On the Role of Profits-Wages Ratios in the Determination of the Long-Run Behavior of International Relative Prices

CSWP 67 (July 2024)

Author Jacobo Ferrer, Adrián Martínez-González and Luis Daniel Torres-González

Keywords real exchange rates; terms of trade; absolute advantage; unit labor costs; capital intensities.

JEL B51; D57; D33.

This paper presents a reconstruction and evaluation of the theory of international relative prices (IRP) based on the theory of ‘real competition’.The main thesis of the theory is that the long-run behavior of the IRP of tradable commodity bundles is exclusively determined by their relative total unit labor costs (RTULC). This is equivalent to the assertion that the total profits-wages ratios (TPWR) of these two bundles are sufficiently similar over time and, therefore, neutral in the long run.

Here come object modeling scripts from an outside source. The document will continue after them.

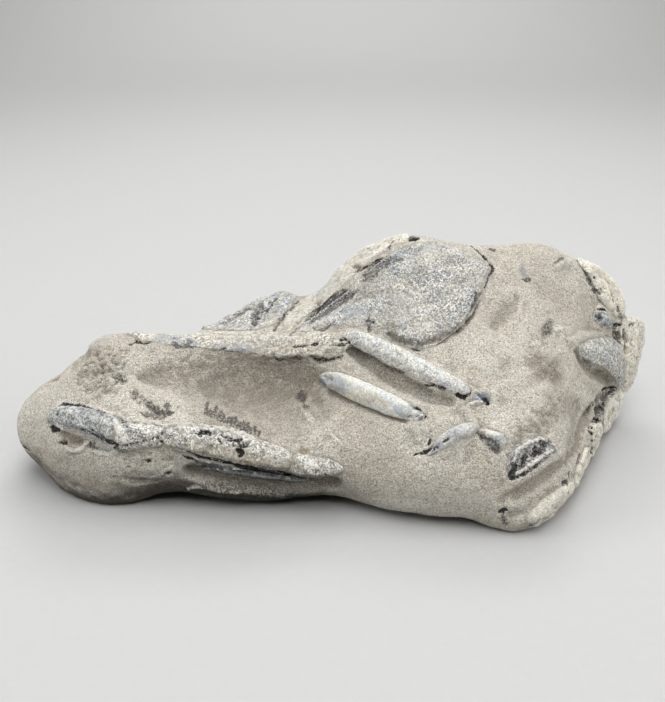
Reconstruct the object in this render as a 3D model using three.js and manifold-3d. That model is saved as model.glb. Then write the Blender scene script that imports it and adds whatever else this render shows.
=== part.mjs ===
// A fossil lobster in its block of sandstone, as a three.js scene graph.
// Units are millimetres, +Z is up, +X runs from the narrow end of the block to its broad end, and the
// prepared side of the block faces -Y. The group is centred over the origin and rests on Z = 0.

import * as THREE from "three";
import { mergeVertices } from "three/addons/utils/BufferGeometryUtils.js";
import Module from "manifold-3d";

const wasm = await Module();
wasm.setup();

// ---------------------------------------------------------------------------------------------
// Driving dimensions
// ---------------------------------------------------------------------------------------------

const LEFT_TIP = [-77, -3, 13]; // narrow end of the block
const RIGHT_TIP = [82.6, 32, 19]; // broad end of the block
const STONE_STATIONS = 38; // cross-sections along the block
const STONE_SECTORS = 30; // facets round each cross-section
const TIP_CROWDING = 0.55; // 0 spaces the cross-sections evenly, 1 crowds them at both ends
const POCKET_GAP = 0.3; // clearance between a fossil and the stone round it
const LIMB_SIDES = 7; // facets round a limb
const END_SQUARENESS = 4; // 2 rounds the ends of a limb off like an egg, more keeps them blunt
const JOINT_SQUARENESS = 16; // the same where one segment of a claw meets the next
const MERGE_DISTANCE = 1e-4; // vertices closer than this are one
const PATCH_REACH = 6; // half the height of the prism that cuts a patch out of the block's face
const FLOOR_BOX = 400; // side of the block that trims the feet flat

// ---------------------------------------------------------------------------------------------
// The stone: eleven named rails run from tip to tip, and every cross-section passes through them.
// Each point is [x, y, z].
// ---------------------------------------------------------------------------------------------

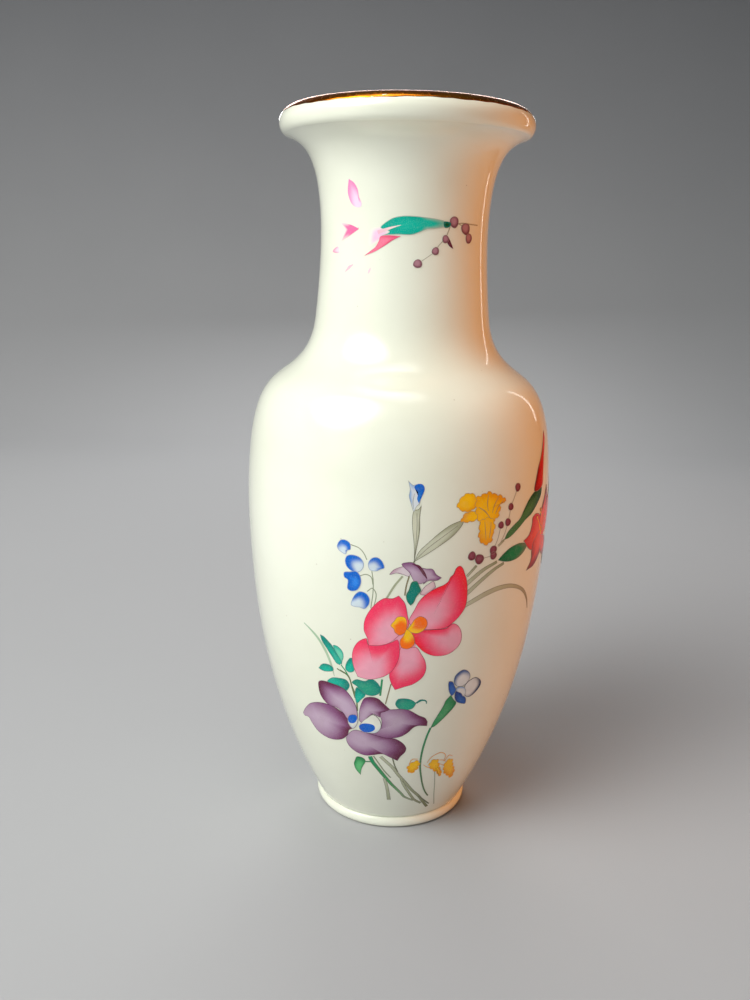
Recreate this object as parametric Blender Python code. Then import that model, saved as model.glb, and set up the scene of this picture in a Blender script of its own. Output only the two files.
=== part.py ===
"""Baluster flower vase: glazed porcelain body and neck, foot ring, gilt rim and overglaze enamel motifs.

Every piece is turned about the vertical axis. The origin is the middle of the foot's resting face,
+Z is up and the decorated front faces -Y. Dimensions are in millimetres until MM turns them to metres.
"""
import math

import bmesh
import bpy
import numpy as np

MM = 0.001

# Driving dimensions
HEIGHT = 305.0            # foot to the crest of the lip
WALL = 4.0                # body and neck wall, measured square to the glaze
FLOOR_TOP = 10.0          # inside floor above the resting plane
FLOOR_CORNER = 6.0        # round between the inside floor and the wall
SEAM_HEIGHT = 214.0       # where the neck is luted to the shoulder
GAP = 0.3                 # clearance kept between pieces that touch
SEGMENTS = 48             # facets round the axis

# Foot ring
FOOT_HEIGHT = 5.0
FOOT_BEAD_RADIUS = 35.0
FOOT_BEAD_HEIGHT = 2.6    # height of the bead's widest line
FOOT_TOP_RADIUS = 34.0
FOOT_REST_OUTER = 33.0    # outer edge of the flat resting face
FOOT_REST_INNER = 30.0
FOOT_INNER_TOP = 28.5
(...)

We identified a set of issues that cast doubt on the strength of the theory. Firstly, due to accounting considerations,the proposed hypotheses cannot constrain IRP to depend solely on the RTULC. Secondly, the theoretical and empirical arguments put forth by the literature to constrain the TPWR are weak. The paper presents a comprehensive investigation of industries’ TPWR, which reveals that their statistical regularities do not align with the constraints necessary for the validity of the theory’s core thesis.